A New Criteria and Foundation of Truth
Descartes' Meditations then are something akin to this process of enlightenment, the difference, though, is that the question that he is pursuing is not exactly, What is most real?, but What is most real ... to me? The question about reality is considered only in refence to his knowledge and surety of it according to his criteria of being "undoubtable." And so the question of what is most metaphysically real is substituted for the question: What am I most sure about? The problem with this is that what we are more sure about as human beings, or that which is closest to us, so to speak, is exactly that which is least real metaphysically speaking. Descartes' I Think is essentially Plato's imagination and shadow from his Divided Line and Allegory of the Cave. But just because something is more sure to us, doesn't mean it's more perfect or sure in itself, and that is the paradox which leads to this inversion of philosophy expressed in this second graphic. 

The Real Problem Here
I think Descartes true contribution or discovery for philosophy was simply a recognition that between our subjective experience of the world, and the world itself, that there is a barrier of some sort which stands between reason and things. Between the strict demonstration of a logical syllogism in the mind, and reality itself there is the barrier of the body. Our physical body and senses stand between. The question is if this a problem. Fundamentally, I argue that it is not a problem because our senses and reality are like two sides of the same coin, they are of the same reality. Thus reality bleeds into them in a spontaneous way which needs to reason or proof. This is the position of the epistemological realist. That is not to say that our mode of knowing as human beings exhausts reality, because it doesn't, but that the mode through which we do know is not a complete barrier which shuts us off from reality, as Descartes and later thinkers would have us believe. 

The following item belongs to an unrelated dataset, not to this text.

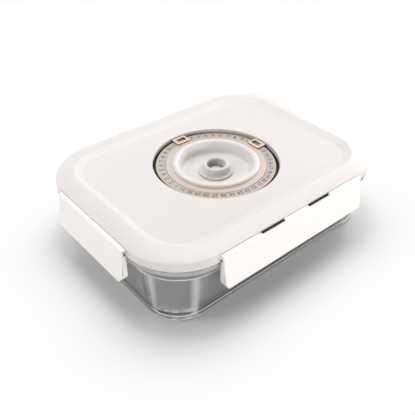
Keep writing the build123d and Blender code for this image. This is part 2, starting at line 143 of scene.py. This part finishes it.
# Ink
INK_COLOUR = (0.05, 0.04, 0.033)
INK_LIGHTER = 1.35
INK_PATCHES = 3000
INK_ROUGHNESS = (0.5, 0.7)

# The glass: its colours, and its bloom, the share of light that it scatters instead of letting through
GLASS_COLOUR = (0.93, 0.935, 0.935)
# Painted shade: the colour of the dark line beside the first corner streak
GLASS_PAINTED_SHADE_LINE = (0.12, 0.12, 0.12)
GLASS_IOR = 1.5
WALL_BLOOM = 0.06
FOOT_BLOOM = 0.14
BAND_BLOOM = 0.24
# Bloom that paints highlights: in the corner streaks and in the fine rings
STREAK_PAINTED_HIGHLIGHT = 0.34
RING_PAINTED_HIGHLIGHT = 0.8
GLASS_FILM = 90
GLASS_ROUGHNESS = (0.0, 0.03)
GLASS_WAVES = 28
GLASS_WAVE_DEPTH = 0.00006

# Its outer corners' centre and radius at the table, their change a metre of height, and its outer skin
CORNER_CENTRE = (0.0792, 0.0507)
CORNER_CENTRE_SLOPE = -0.2121
CORNER_RADIUS = 0.0255
CORNER_RADIUS_SLOPE = 0.302
OUTER_SKIN = 0.0010

# The upright streaks of its corners, which are painted highlights, and the painted dark line beside them:
# degrees at the table and degrees a metre
STREAK_ANGLE = 14
STREAK_SLOPE = 170
STREAK_HALF_WIDTH = 10
STREAK_SPAN = (0.0056, 0.0395)
LINE_ANGLE = 1.4
LINE_SLOPE = 237
LINE_HALF_WIDTH = 1.6

# The fine bright rings round it, painted highlights at the foot's two edges and below the rim band: height
# and half width
PAINTED_HIGHLIGHT_RINGS = ((0.0060, 0.00065), (0.0021, 0.0006), (0.0404, 0.0007))

# The heights between which the bloom of its foot fades, and that of the rim band's lower edge
FOOT_LOW = 0.0035
FOOT_HIGH = 0.0085
BAND_LOW = 0.0478

# The groove round the dial, whose bottom no light reaches and is painted in shade: its two radii, and the
# heights of its painted shade
GROOVE_RADII = (0.0452, 0.0512)
GROOVE_LOW = 0.0512
GROOVE_DARK = 0.0546
GROOVE_LIT = 0.0560

# The two slots in the front hinge line, behind which the lid's edge lies in the dark and is painted in
# shade
SLOT_SPAN = (0.0110, 0.0360)
SLOT_FACE = -0.0842
SLOT_LOW = 0.0562
SLOT_DARK = 0.0578
SLOT_LIT = 0.0592


def fill(tree, node, inputs):
    """Sets a node's inputs, or links them where a value comes from another node."""
    for key, value in inputs.items():
        if isinstance(value, bpy.types.NodeSocket):
            tree.links.new(value, node.inputs[key])
        else:
            node.inputs[key].default_value = value


def add(tree, kind, inputs=None, **settings):
    """Adds a node, sets its properties and fills its inputs."""
    node = tree.nodes.new(kind)
    for key, value in settings.items():
        setattr(node, key, value)
    fill(tree, node, inputs or {})
    return node


def shader(name):
    """A new material, its node tree, its principled shader and its output."""
    material = bpy.data.materials.new(name)
    material.use_nodes = True
    tree = material.node_tree
    tree.nodes.clear()
    principled = add(tree, "ShaderNodeBsdfPrincipled")
    output = add(tree, "ShaderNodeOutputMaterial", {"Surface": principled.outputs["BSDF"]})
    return material, tree, principled, output


def noise(tree, scale, detail, vector=None):
    """Noise from 0 to 1 over the object's own coordinates, or over other ones."""
    if vector is None:
        vector = add(tree, "ShaderNodeTexCoord").outputs["Object"]
    inputs = {"Vector": vector, "Scale": scale, "Detail": detail}
    return add(tree, "ShaderNodeTexNoise", inputs).outputs["Fac"]


def ranged(tree, value, low, high):
    """Carries a value from 0..1 to low..high."""
    inputs = {"Value": value, "To Min": low, "To Max": high}
    return add(tree, "ShaderNodeMapRange", inputs).outputs["Result"]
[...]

Yes, there is something like an act of faith and spontaneous trust which happens when we sense the world, but image how accurate it actually is. If this process by which we sense the world were false or more flawed we would not be able to live with the precision that we do, say with driving cars on the road together. Rather, we know our senses are misguided sometimes only in reference to them actually working, just as Aristotle talked about randomness only being understood in relation to a deeper order that allowed the randomness to exist. In no practical way do we ever doubt our senses.

A New Ordering of the Discovery of Truth 
Descartes does posit that this barrier of the body which exists between the ideas of the mind and the world itself is insurmountable, and thus the rest of his philosophy is built off of this assumption. Hence, in the process of determining that which is most real to the human thinking thing he again inverts the traditional order of things. Instead of Aristotle and Aquinas' notion that nothing is in the mind which is not first in the senses, for Descartes, second to his fundamental truth that he is thinking is his encountering of the clear and distinct ideas present in his mind. 

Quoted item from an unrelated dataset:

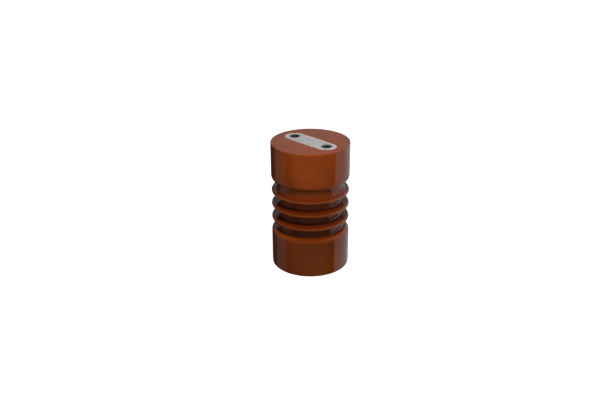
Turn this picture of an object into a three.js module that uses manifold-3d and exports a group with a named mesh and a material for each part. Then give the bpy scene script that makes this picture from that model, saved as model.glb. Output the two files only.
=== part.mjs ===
// Indoor post insulator that carries a busbar: a ribbed porcelain body, with a threaded steel
// fitting set in cement in each end.
// Millimetres, +Z up. The origin is the centre of the base's bottom face, and the bar that
// holds the two busbar bolts lies along X.

import * as THREE from "three";
import { mergeVertices } from "three/addons/utils/BufferGeometryUtils.js";
import Module from "manifold-3d";

const wasm = await Module();
wasm.setup();

// Porcelain body
const HEIGHT = 130;
const BODY_RADIUS = 39.3; // head and base
const RIB_RADIUS = 39.05;
const WALL_RADII = [32, 30, 30, 34]; // of the grooves' upright walls, from the base up
const MIDDLE_RIB = 65.5; // height of the middle rib
const RIB_PITCH = 14.3;
const RIB_COUNT = 3;
const RIB_ROUND = 1.7; // the rim of a rib is a full round
const LAND = 25.9; // from the middle rib up to the head's underside and down to the base's top
const HEAD_ROUND = 4.7; // lower edge of the head
const SHOULDER_ROUND = 3.8; // upper edge of the base
const ROOT_ROUND = 1.5; // where a groove's wall meets its flanks
const END_ROUND = 0.5; // top rim and bottom edge
const FLANK = 8; // slope of every flank, in degrees: each groove narrows towards its wall

// Top fitting: a bar flush with the head's top, and a blind bush under each of its two threads
const BAR_LENGTH = 61;
const BAR_WIDTH = 18;
const BAR_THICKNESS = 8;
const BAR_CHAMFER = 0.5;
const BOLT_SPACING = 44;
const BOLT_THREAD = { drill: 4.25, mouth: 5.3 }; // M10
const BUSH_RADIUS = 7.5;
const TOP_POCKET_DEPTH = 30;

// Base fitting: a hexagonal blind bush on the axis, flush with the bottom face
const STUD_THREAD = { drill: 7, mouth: 8.3 }; // M16
const HEX_ACROSS_FLATS = 27;
const HEX_LENGTH = 30;
const BASE_POCKET_RADIUS = 18;

// Common to both fittings
const DRILL_POINT = 31; // slope of a drilled hole's end, in degrees
const BLIND_WALL = 2; // steel left under the drill point
const JOINT = 1.2; // from the bar to the porcelain round it
const CEMENT_RECESS = 0.4; // below the end face
const PAD_THICKNESS = 2;
const GAP = 0.3; // between neighbouring pieces
const GROOVE_WIDTH = 3; // turned grooves that key a bush into the cement
const GROOVE_DEPTH = 1;
const OVERSHOOT = 1; // how far a cutter passes the face that it opens

// Facets
const BODY_SEGMENTS = 48;
const BUSH_SEGMENTS = 24;
const ROUND_STEPS = 5;
const ROOT_STEPS = 3;
const END_STEPS = 2;

const BASE_TOP = MIDDLE_RIB - LAND;
const HEAD_UNDERSIDE = MIDDLE_RIB + LAND;
const TOP_POCKET_FLOOR = HEIGHT - TOP_POCKET_DEPTH;
const TOP_PAD_TOP = TOP_POCKET_FLOOR + GAP + PAD_THICKNESS;
const BUSH_BOTTOM = TOP_PAD_TOP + GAP;
const BUSH_TOP = HEIGHT - BAR_THICKNESS - GAP;
const BASE_POCKET_DEPTH = HEX_LENGTH + PAD_THICKNESS + 2 * GAP;

const { degToRad } = THREE.MathUtils;

const materials = {
  glaze: new THREE.MeshStandardMaterial({ color: 0x74331a, roughness: 0.18, metalness: 0 }),
  steel: new THREE.MeshStandardMaterial({ color: 0xb4b3b6, roughness: 0.42, metalness: 1 }),
  cement: new THREE.MeshStandardMaterial({ color: 0xc6bfb0, roughness: 0.95, metalness: 0 }),
  cork: new THREE.MeshStandardMaterial({ color: 0x9c7248, roughness: 0.9, metalness: 0 }),
};

// Turns a closed three.js geometry into a manifold solid.
function solid(geometry) {
  const bare = geometry.clone();
  bare.deleteAttribute("normal");
  bare.deleteAttribute("uv");
  const merged = mergeVertices(bare, 1e-4);
  const corners = merged.index.array;
  const triangles = [];
  for (let i = 0; i < corners.length; i += 3) {
    const [a, b, c] = corners.slice(i, i + 3);
    if (a !== b && b !== c && c !== a) triangles.push(a, b, c);
  }
  return new wasm.Manifold(
    new wasm.Mesh({
      numProp: 3,
      vertProperties: merged.attributes.position.array,
      triVerts: new Uint32Array(triangles),
    }),
  );
}

// Makes the named mesh of one piece.
function piece(name, material, shape) {
  const { vertProperties, triVerts } = shape.getMesh();
  const geometry = new THREE.BufferGeometry();
  geometry.setAttribute("position", new THREE.BufferAttribute(vertProperties, 3));
  geometry.setIndex(new THREE.BufferAttribute(triVerts, 1));
  geometry.computeVertexNormals();
  const mesh = new THREE.Mesh(geometry, material);
  mesh.name = name;
  return mesh;
}

// An outline's points are (distance from the axis, height).
function point(radius, height) {
  return new THREE.Vector2(radius, height);
}

// A round in an outline. Angles are in degrees, from straight out towards straight up.
function round(centre, radius, start, end, steps) {
  return Array.from({ length: steps + 1 }, (_, i) => {
    const angle = degToRad(start + ((end - start) * i) / steps);
    return point(centre.x + radius * Math.cos(angle), centre.y + radius * Math.sin(angle));
  });
}

// Revolves an outline, given from the bottom up, about the Z axis.
function revolve(outline, segments) {
  return solid(new THREE.LatheGeometry(outline, segments).rotateX(Math.PI / 2));
}

// A plain upright cylinder.
function cylinder(radius, bottom, top, segments) {
  const outline = [point(0, bottom), point(radius, bottom), point(radius, top), point(0, top)];
  return revolve(outline, segments);
}

// An upright oblong with round ends, lengthwise along X, with its edges chamfered.
function oblong(length, width, bottom, top, chamfer = 0) {
  const end = width / 2;
  const reach = length / 2 - end;
  const outline = new THREE.Shape();
  outline.absarc(reach, 0, end, -Math.PI / 2, Math.PI / 2);
  outline.absarc(-reach, 0, end, Math.PI / 2, (3 * Math.PI) / 2);
  const geometry = new THREE.ExtrudeGeometry(outline, {
    depth: top - bottom - 2 * chamfer,
    curveSegments: BUSH_SEGMENTS / 2,
    bevelEnabled: chamfer > 0,
    bevelSegments: 1,
    bevelThickness: chamfer,
    bevelSize: chamfer,
    bevelOffset: -chamfer,
  });
  return solid(geometry.translate(0, 0, bottom + chamfer));
}

// A groove's wall with a round at its foot and its top, tangent to the flank that rises from
// the edge below and to the one that falls from the edge above.
function grooveWall(below, above, wall) {
  const slope = degToRad(FLANK);
  const foot = below.y + (below.x - wall) * Math.tan(slope);
  const top = above.y - (above.x - wall) * Math.tan(slope);
  const rise = (ROOT_ROUND * (1 - Math.sin(slope))) / Math.cos(slope);
  const low = point(wall + ROOT_ROUND, foot + rise);
  const high = point(wall + ROOT_ROUND, top - rise);
  return [
    ...round(low, ROOT_ROUND, 270 - FLANK, 180, ROOT_STEPS),
    ...round(high, ROOT_ROUND, 180, 90 + FLANK, ROOT_STEPS),
  ];
}

// The body's outline, from the bottom of the axis round to its top.
function bodyOutline() {
  const shoulder = point(BODY_RADIUS - SHOULDER_ROUND, BASE_TOP - SHOULDER_ROUND);
  const headEdge = point(BODY_RADIUS - HEAD_ROUND, HEAD_UNDERSIDE + HEAD_ROUND);
  const edges = [round(shoulder, SHOULDER_ROUND, 0, 90 - FLANK, ROUND_STEPS)];
  for (let i = 0; i < RIB_COUNT; i++) {
    const height = MIDDLE_RIB + (i - (RIB_COUNT - 1) / 2) * RIB_PITCH;
    const centre = point(RIB_RADIUS - RIB_ROUND, height);
    edges.push(round(centre, RIB_ROUND, FLANK - 90, 90 - FLANK, ROUND_STEPS));
  }
  edges.push(round(headEdge, HEAD_ROUND, FLANK - 90, 0, ROUND_STEPS));

  const outline = [point(0, 0)];
  outline.push(...round(point(BODY_RADIUS - END_ROUND, END_ROUND), END_ROUND, -90, 0, END_STEPS));
  edges.forEach((edge, i) => {
    if (i > 0) outline.push(...grooveWall(edges[i - 1].at(-1), edge[0], WALL_RADII[i - 1]));
    outline.push(...edge);
  });
  const rim = point(BODY_RADIUS - END_ROUND, HEIGHT - END_ROUND);
  outline.push(...round(rim, END_ROUND, 0, 90, END_STEPS), point(0, HEIGHT));
  return outline;
}

// The space of a tapped blind hole in an upward face: a drilled hole with a conical end and a
// countersunk mouth. depth is that of the full diameter.
function tappedHole(thread, face, depth) {
  const floor = face - depth;
  const tip = floor - thread.drill * Math.tan(degToRad(DRILL_POINT));
  const sink = thread.mouth - thread.drill;
  return revolve(
    [
      point(0, tip),
      point(thread.drill, floor),
      point(thread.drill, face - sink),
      point(thread.mouth, face),
      point(thread.mouth, face + OVERSHOOT),
      point(0, face + OVERSHOOT),
    ],
    BUSH_SEGMENTS,
  );
}

// Depth of a thread's full diameter in a blind piece that ends at the given depth.
function threadDepth(thread, end) {
  return end - BLIND_WALL - thread.drill * Math.tan(degToRad(DRILL_POINT));
}

// A turned blank with two grooves round it.
function groovedBlank(radius, bottom, top) {
  const outline = [point(0, bottom), point(radius, bottom)];
  for (const share of [1 / 3, 2 / 3]) {
    const middle = bottom + (top - bottom) * share;
    outline.push(
      point(radius, middle - GROOVE_WIDTH / 2),
      point(radius - GROOVE_DEPTH, middle - GROOVE_WIDTH / 2 + GROOVE_DEPTH / 2),
      point(radius - GROOVE_DEPTH, middle + GROOVE_WIDTH / 2 - GROOVE_DEPTH / 2),
      point(radius, middle + GROOVE_WIDTH / 2),
    );
  }
  outline.push(point(radius, top), point(0, top));
  return revolve(outline, BUSH_SEGMENTS);
}

// A hexagonal prism, grown all round by a margin.
function hexCorner(margin) {
  return (HEX_ACROSS_FLATS / 2 + margin) / Math.cos(Math.PI / 6);
}

function hexagon(margin, bottom, top) {
  return cylinder(hexCorner(margin), bottom, top, 6);
}

const sides = { left: -BOLT_SPACING / 2, right: BOLT_SPACING / 2 };

// Both busbar bolt holes, each through the bar and down into the bush below it.
function boltHoles() {
  const hole = tappedHole(BOLT_THREAD, HEIGHT, threadDepth(BOLT_THREAD, HEIGHT - BUSH_BOTTOM));
  return hole.translate([sides.left, 0, 0]).add(hole.translate([sides.right, 0, 0]));
}

function porcelainBody() {
  const topPocket = oblong(
    BAR_LENGTH + 2 * JOINT,
    BAR_WIDTH + 2 * JOINT,
    TOP_POCKET_FLOOR,
    HEIGHT + OVERSHOOT,
  );
  const basePocket = cylinder(BASE_POCKET_RADIUS, -OVERSHOOT, BASE_POCKET_DEPTH, BUSH_SEGMENTS * 2);
  return revolve(bodyOutline(), BODY_SEGMENTS).subtract(topPocket).subtract(basePocket);
}

function topBar() {
  const bar = oblong(BAR_LENGTH, BAR_WIDTH, HEIGHT - BAR_THICKNESS, HEIGHT, BAR_CHAMFER);
  return bar.subtract(boltHoles());
}

function topBush(offset) {
  const blank = groovedBlank(BUSH_RADIUS, BUSH_BOTTOM, BUSH_TOP).translate([offset, 0, 0]);
  return blank.subtract(boltHoles());
}

function topPad() {
  const inset = 2 * (JOINT - GAP);
  return oblong(BAR_LENGTH + inset, BAR_WIDTH + inset, TOP_POCKET_FLOOR + GAP, TOP_PAD_TOP);
}

function topCement() {
  const fill = oblong(
    BAR_LENGTH + 2 * (JOINT - GAP),
    BAR_WIDTH + 2 * (JOINT - GAP),
    BUSH_BOTTOM,
    HEIGHT - CEMENT_RECESS,
  );
  const bar = oblong(
    BAR_LENGTH + 2 * GAP,
    BAR_WIDTH + 2 * GAP,
    HEIGHT - BAR_THICKNESS - GAP,
    HEIGHT + OVERSHOOT,
  );
  const bush = cylinder(BUSH_RADIUS + GAP, BUSH_BOTTOM - OVERSHOOT, HEIGHT, BUSH_SEGMENTS);
  return fill
    .subtract(bar)
    .subtract(bush.translate([sides.left, 0, 0]))
    .subtract(bush.translate([sides.right, 0, 0]));
}

function baseBush() {
  const hole = tappedHole(STUD_THREAD, 0, threadDepth(STUD_THREAD, HEX_LENGTH));
  const blank = groovedBlank(hexCorner(0), 0, HEX_LENGTH);
  return hexagon(0, 0, HEX_LENGTH).intersect(blank).subtract(hole.rotate([180, 0, 0]));
}

function baseCement() {
  const radius = BASE_POCKET_RADIUS - GAP;
  const fill = cylinder(radius, CEMENT_RECESS, HEX_LENGTH, BUSH_SEGMENTS * 2);
  return fill.subtract(hexagon(GAP, -OVERSHOOT, HEX_LENGTH + OVERSHOOT));
}

function basePad() {
  const bottom = HEX_LENGTH + GAP;
  const radius = BASE_POCKET_RADIUS - GAP;
  return cylinder(radius, bottom, bottom + PAD_THICKNESS, BUSH_SEGMENTS * 2);
}

const insulator = new THREE.Group();
insulator.add(
  piece("porcelain_body", materials.glaze, porcelainBody()),
  piece("top_bar", materials.steel, topBar()),
  piece("top_bush_left", materials.steel, topBush(sides.left)),
  piece("top_bush_right", materials.steel, topBush(sides.right)),
  piece("top_cement", materials.cement, topCement()),
  piece("top_pad", materials.cork, topPad()),
  piece("base_bush", materials.steel, baseBush()),
  piece("base_cement", materials.cement, baseCement()),
  piece("base_pad", materials.cork, basePad()),
);

export default insulator;
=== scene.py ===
"""Visual model of the indoor post insulator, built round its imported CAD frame. Metres, +Z up."""

import math

import bmesh
import bpy
import numpy as np
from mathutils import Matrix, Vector


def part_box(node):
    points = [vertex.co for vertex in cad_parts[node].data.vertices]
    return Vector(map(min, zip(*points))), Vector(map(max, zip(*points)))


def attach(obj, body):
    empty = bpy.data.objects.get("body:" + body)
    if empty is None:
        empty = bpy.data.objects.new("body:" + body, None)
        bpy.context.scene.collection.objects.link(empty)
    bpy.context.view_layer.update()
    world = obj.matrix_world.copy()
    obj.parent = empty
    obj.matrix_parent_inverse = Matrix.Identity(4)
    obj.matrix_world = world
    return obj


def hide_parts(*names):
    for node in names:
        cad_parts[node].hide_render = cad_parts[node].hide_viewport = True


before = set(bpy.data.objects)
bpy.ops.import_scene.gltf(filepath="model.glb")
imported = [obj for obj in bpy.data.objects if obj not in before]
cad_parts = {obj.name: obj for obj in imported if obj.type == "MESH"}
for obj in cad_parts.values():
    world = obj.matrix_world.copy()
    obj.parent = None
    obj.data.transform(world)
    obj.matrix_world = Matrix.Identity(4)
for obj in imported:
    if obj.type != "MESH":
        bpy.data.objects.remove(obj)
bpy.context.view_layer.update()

MM = 0.001

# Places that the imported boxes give
BODY_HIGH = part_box("porcelain_body")[1]
BAR_LOW, BAR_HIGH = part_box("top_bar")
BUSH_LOW, BUSH_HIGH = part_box("top_bush_right")
HEX_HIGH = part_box("base_bush")[1]
BASE_PAD_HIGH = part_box("base_pad")[1]
TOP_PAD_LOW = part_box("top_pad")[0]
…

Hence, the process towards truth begins with 1) I think and then proceeds to 2) Clear and Distinct ideas. Here Descartes is drawn toward the idea of God which is present to him, and thus 3) Discovery of God, which leads to 4) A Guarantee that his senses are deceived. This new process of the exploration into what is true is the hallmark of the Rationalist school which follows Descartes. 

A System Set Up to Fail 
To continue from the last point. If one follows this new system it is bound to lead to some radical conclusions. It's like if you swallow the fishing hook, you are going to get dragged to places you didn't intend. In so many ways it is setting up a criteria and system which is bound to fail and end in skepticism. If the foundations are rotten, it doesn't matter how smart the philosopher is who tries to build on them, the building is still going to collapse. And so setting up a system in which there is an impenetrable divide between the subjectivity of a person and the world, and one which then shifts the pursuit of that which is most real to that which is most real to me, is a system that cannot be satiated. 

And so we see the Rationalist school generating three essentially spinoffs, or different directions that later philosophers take the foundations of Descartes and try to build. There's the Idealist and Pantheist philosophers, such as Berkeley, Spinoza, Malebranche who spinoff Descartes and embrace the primary of reason/mind over reality. There's the Kantian Critical philosophy which tries to find a middle way regarding these problems and balance both reason/mind and reality. And then there's the skeptical strain of Hume, Nietzsche, and others who reject reason/mind altogether. 

Either way, Modern philosophy since the 1600's has been the result of this inversion of philosophy and the hang up with the false pitting of the world and the mind against one another.